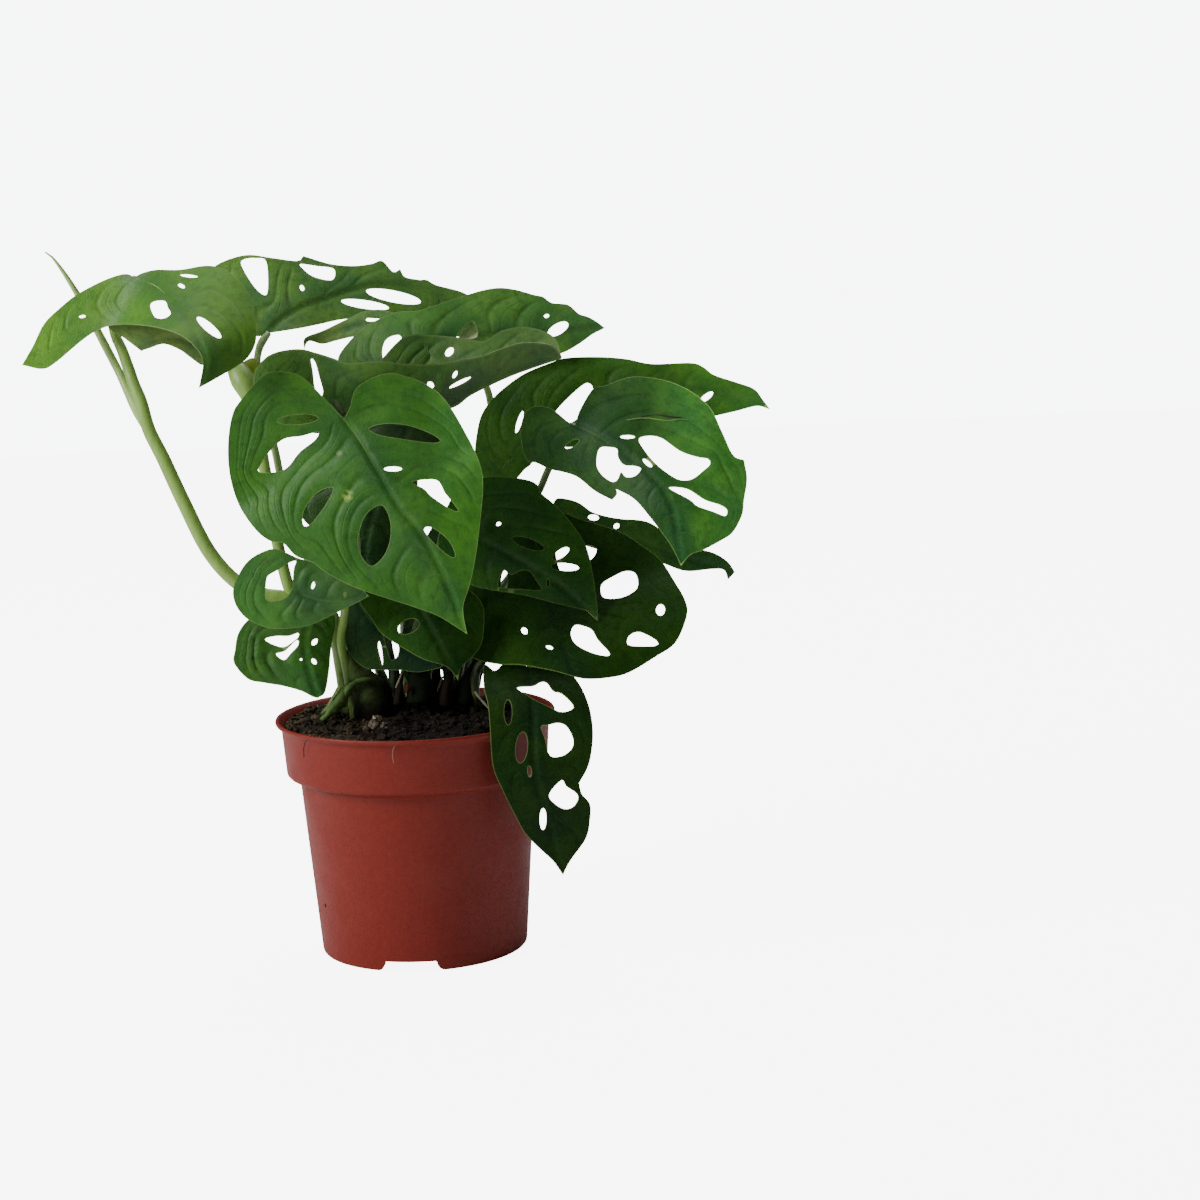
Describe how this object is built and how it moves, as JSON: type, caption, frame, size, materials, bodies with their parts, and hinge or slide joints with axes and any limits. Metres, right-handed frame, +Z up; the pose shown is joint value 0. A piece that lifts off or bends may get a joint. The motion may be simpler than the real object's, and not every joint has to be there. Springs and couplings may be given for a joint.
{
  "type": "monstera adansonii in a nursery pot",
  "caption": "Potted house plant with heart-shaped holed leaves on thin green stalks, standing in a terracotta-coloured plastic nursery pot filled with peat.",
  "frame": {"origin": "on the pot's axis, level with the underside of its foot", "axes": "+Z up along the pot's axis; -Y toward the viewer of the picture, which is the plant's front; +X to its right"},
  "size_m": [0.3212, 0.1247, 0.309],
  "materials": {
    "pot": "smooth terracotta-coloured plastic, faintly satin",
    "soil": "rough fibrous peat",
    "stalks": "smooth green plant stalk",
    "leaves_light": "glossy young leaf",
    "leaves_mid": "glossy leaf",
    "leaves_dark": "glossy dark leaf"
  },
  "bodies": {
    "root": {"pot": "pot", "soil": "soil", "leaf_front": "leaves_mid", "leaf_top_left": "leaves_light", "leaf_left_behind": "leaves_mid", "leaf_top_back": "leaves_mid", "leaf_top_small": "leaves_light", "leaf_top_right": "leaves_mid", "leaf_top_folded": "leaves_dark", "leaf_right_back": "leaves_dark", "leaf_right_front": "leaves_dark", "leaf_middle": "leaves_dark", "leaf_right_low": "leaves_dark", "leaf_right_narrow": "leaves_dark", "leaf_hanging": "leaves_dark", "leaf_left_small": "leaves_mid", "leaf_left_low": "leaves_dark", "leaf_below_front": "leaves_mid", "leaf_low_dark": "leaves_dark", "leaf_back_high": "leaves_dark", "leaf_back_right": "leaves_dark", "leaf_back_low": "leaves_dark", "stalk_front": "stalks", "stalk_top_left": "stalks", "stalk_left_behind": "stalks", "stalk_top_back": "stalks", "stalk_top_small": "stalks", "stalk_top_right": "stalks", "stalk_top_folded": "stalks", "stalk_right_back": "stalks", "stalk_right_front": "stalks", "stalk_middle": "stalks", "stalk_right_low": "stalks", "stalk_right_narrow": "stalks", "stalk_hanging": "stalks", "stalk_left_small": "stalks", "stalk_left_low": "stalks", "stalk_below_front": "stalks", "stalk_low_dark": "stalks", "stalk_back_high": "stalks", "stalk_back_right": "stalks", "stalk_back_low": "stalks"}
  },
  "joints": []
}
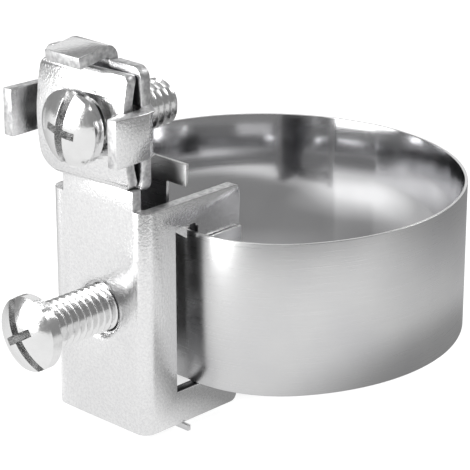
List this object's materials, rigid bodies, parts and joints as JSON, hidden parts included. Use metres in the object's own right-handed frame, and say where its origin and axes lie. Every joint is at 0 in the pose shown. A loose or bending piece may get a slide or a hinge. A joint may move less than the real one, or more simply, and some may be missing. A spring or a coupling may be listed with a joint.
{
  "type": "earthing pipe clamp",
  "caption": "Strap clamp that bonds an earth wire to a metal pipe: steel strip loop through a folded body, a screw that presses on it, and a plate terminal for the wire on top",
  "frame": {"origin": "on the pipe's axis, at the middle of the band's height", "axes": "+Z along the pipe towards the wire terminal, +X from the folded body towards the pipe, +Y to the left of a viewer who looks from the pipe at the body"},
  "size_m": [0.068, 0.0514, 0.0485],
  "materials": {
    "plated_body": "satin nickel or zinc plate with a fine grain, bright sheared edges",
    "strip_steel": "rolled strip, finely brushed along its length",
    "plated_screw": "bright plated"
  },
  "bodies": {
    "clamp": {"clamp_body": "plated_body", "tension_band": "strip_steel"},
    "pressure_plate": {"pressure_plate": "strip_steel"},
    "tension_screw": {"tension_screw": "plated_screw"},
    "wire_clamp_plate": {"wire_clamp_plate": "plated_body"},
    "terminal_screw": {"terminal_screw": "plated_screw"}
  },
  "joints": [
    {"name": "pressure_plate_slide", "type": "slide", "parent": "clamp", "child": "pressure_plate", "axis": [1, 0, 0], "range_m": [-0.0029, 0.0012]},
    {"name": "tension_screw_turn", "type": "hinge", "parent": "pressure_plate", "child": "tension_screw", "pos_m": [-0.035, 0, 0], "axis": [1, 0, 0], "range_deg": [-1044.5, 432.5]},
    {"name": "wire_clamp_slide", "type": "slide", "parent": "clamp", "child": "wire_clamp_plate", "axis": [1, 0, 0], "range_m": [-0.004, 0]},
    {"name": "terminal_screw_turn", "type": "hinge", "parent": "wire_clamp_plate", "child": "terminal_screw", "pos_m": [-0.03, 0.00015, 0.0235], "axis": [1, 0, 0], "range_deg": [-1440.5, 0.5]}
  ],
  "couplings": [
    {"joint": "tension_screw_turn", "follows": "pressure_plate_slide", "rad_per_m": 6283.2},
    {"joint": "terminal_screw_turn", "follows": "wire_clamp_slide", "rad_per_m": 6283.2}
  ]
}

****************************************

• **Written task**
Using the entries above, please restate each one word for word.

• **Exercise result**
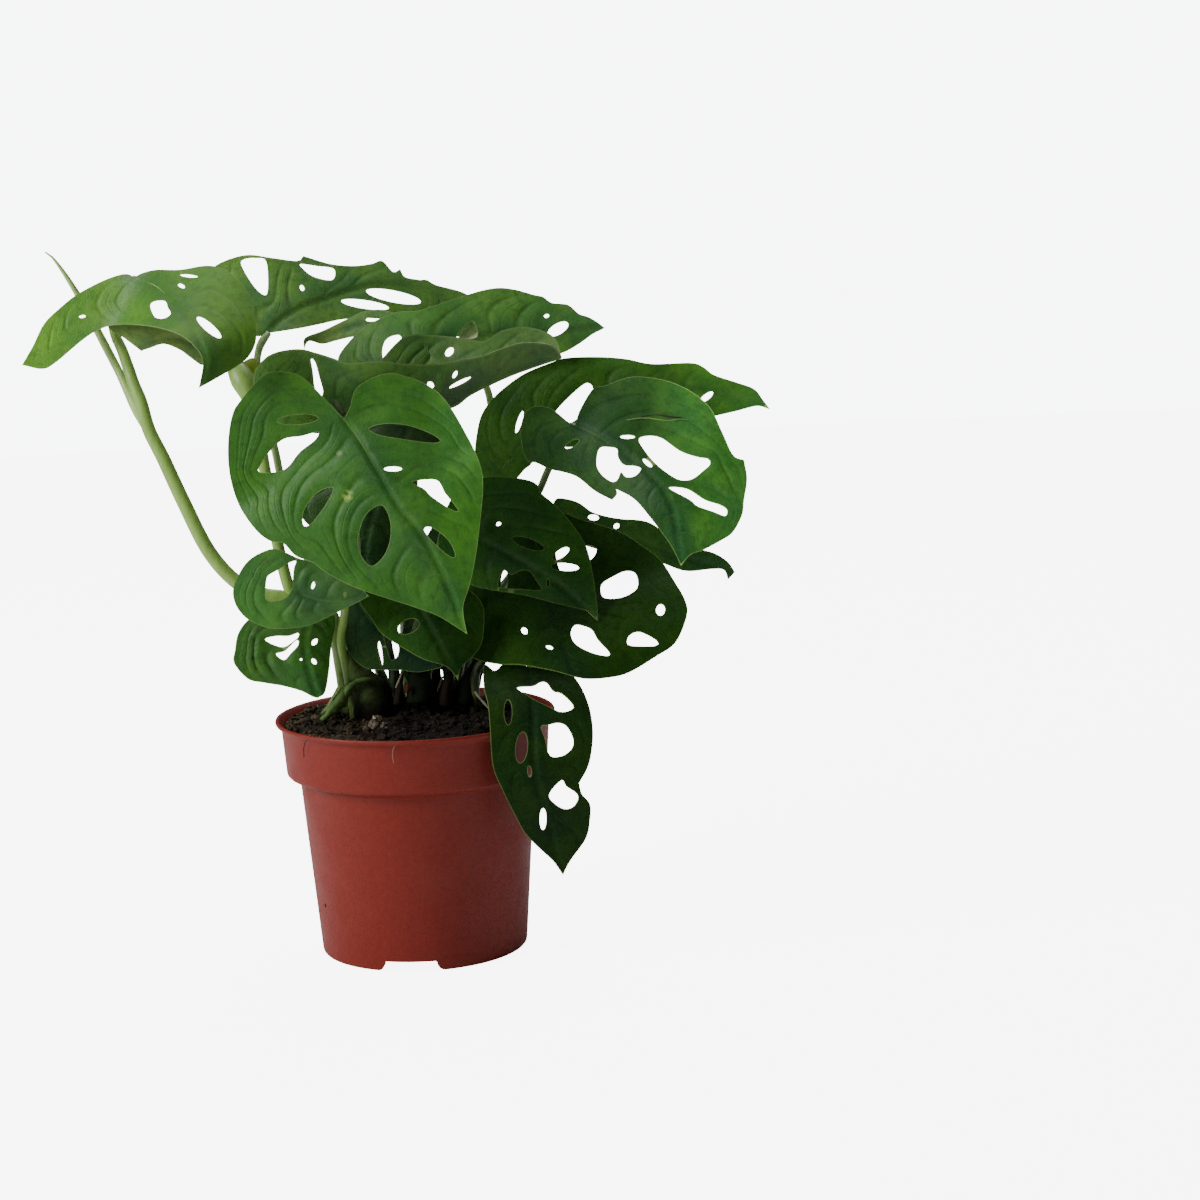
Describe how this object is built and how it moves, as JSON: type, caption, frame, size, materials, bodies with their parts, and hinge or slide joints with axes and any limits. Metres, right-handed frame, +Z up; the pose shown is joint value 0. A piece that lifts off or bends may get a joint. The motion may be simpler than the real object's, and not every joint has to be there. Springs and couplings may be given for a joint.
{
  "type": "monstera adansonii in a nursery pot",
  "caption": "Potted house plant with heart-shaped holed leaves on thin green stalks, standing in a terracotta-coloured plastic nursery pot filled with peat.",
  "frame": {"origin": "on the pot's axis, level with the underside of its foot", "axes": "+Z up along the pot's axis; -Y toward the viewer of the picture, which is the plant's front; +X to its right"},
  "size_m": [0.3212, 0.1247, 0.309],
  "materials": {
    "pot": "smooth terracotta-coloured plastic, faintly satin",
    "soil": "rough fibrous peat",
    "stalks": "smooth green plant stalk",
    "leaves_light": "glossy young leaf",
    "leaves_mid": "glossy leaf",
    "leaves_dark": "glossy dark leaf"
  },
  "bodies": {
    "root": {"pot": "pot", "soil": "soil", "leaf_front": "leaves_mid", "leaf_top_left": "leaves_light", "leaf_left_behind": "leaves_mid", "leaf_top_back": "leaves_mid", "leaf_top_small": "leaves_light", "leaf_top_right": "leaves_mid", "leaf_top_folded": "leaves_dark", "leaf_right_back": "leaves_dark", "leaf_right_front": "leaves_dark", "leaf_middle": "leaves_dark", "leaf_right_low": "leaves_dark", "leaf_right_narrow": "leaves_dark", "leaf_hanging": "leaves_dark", "leaf_left_small": "leaves_mid", "leaf_left_low": "leaves_dark", "leaf_below_front": "leaves_mid", "leaf_low_dark": "leaves_dark", "leaf_back_high": "leaves_dark", "leaf_back_right": "leaves_dark", "leaf_back_low": "leaves_dark", "stalk_front": "stalks", "stalk_top_left": "stalks", "stalk_left_behind": "stalks", "stalk_top_back": "stalks", "stalk_top_small": "stalks", "stalk_top_right": "stalks", "stalk_top_folded": "stalks", "stalk_right_back": "stalks", "stalk_right_front": "stalks", "stalk_middle": "stalks", "stalk_right_low": "stalks", "stalk_right_narrow": "stalks", "stalk_hanging": "stalks", "stalk_left_small": "stalks", "stalk_left_low": "stalks", "stalk_below_front": "stalks", "stalk_low_dark": "stalks", "stalk_back_high": "stalks", "stalk_back_right": "stalks", "stalk_back_low": "stalks"}
  },
  "joints": []
}
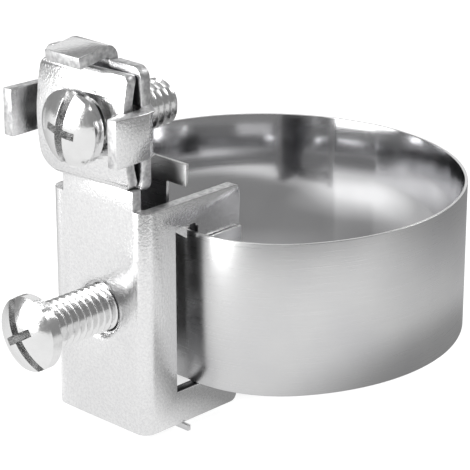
List this object's materials, rigid bodies, parts and joints as JSON, hidden parts included. Use metres in the object's own right-handed frame, and say where its origin and axes lie. Every joint is at 0 in the pose shown. A loose or bending piece may get a slide or a hinge. A joint may move less than the real one, or more simply, and some may be missing. A spring or a coupling may be listed with a joint.
{
  "type": "earthing pipe clamp",
  "caption": "Strap clamp that bonds an earth wire to a metal pipe: steel strip loop through a folded body, a screw that presses on it, and a plate terminal for the wire on top",
  "frame": {"origin": "on the pipe's axis, at the middle of the band's height", "axes": "+Z along the pipe towards the wire terminal, +X from the folded body towards the pipe, +Y to the left of a viewer who looks from the pipe at the body"},
  "size_m": [0.068, 0.0514, 0.0485],
  "materials": {
    "plated_body": "satin nickel or zinc plate with a fine grain, bright sheared edges",
    "strip_steel": "rolled strip, finely brushed along its length",
    "plated_screw": "bright plated"
  },
  "bodies": {
    "clamp": {"clamp_body": "plated_body", "tension_band": "strip_steel"},
    "pressure_plate": {"pressure_plate": "strip_steel"},
    "tension_screw": {"tension_screw": "plated_screw"},
    "wire_clamp_plate": {"wire_clamp_plate": "plated_body"},
    "terminal_screw": {"terminal_screw": "plated_screw"}
  },
  "joints": [
    {"name": "pressure_plate_slide", "type": "slide", "parent": "clamp", "child": "pressure_plate", "axis": [1, 0, 0], "range_m": [-0.0029, 0.0012]},
    {"name": "tension_screw_turn", "type": "hinge", "parent": "pressure_plate", "child": "tension_screw", "pos_m": [-0.035, 0, 0], "axis": [1, 0, 0], "range_deg": [-1044.5, 432.5]},
    {"name": "wire_clamp_slide", "type": "slide", "parent": "clamp", "child": "wire_clamp_plate", "axis": [1, 0, 0], "range_m": [-0.004, 0]},
    {"name": "terminal_screw_turn", "type": "hinge", "parent": "wire_clamp_plate", "child": "terminal_screw", "pos_m": [-0.03, 0.00015, 0.0235], "axis": [1, 0, 0], "range_deg": [-1440.5, 0.5]}
  ],
  "couplings": [
    {"joint": "tension_screw_turn", "follows": "pressure_plate_slide", "rad_per_m": 6283.2},
    {"joint": "terminal_screw_turn", "follows": "wire_clamp_slide", "rad_per_m": 6283.2}
  ]
}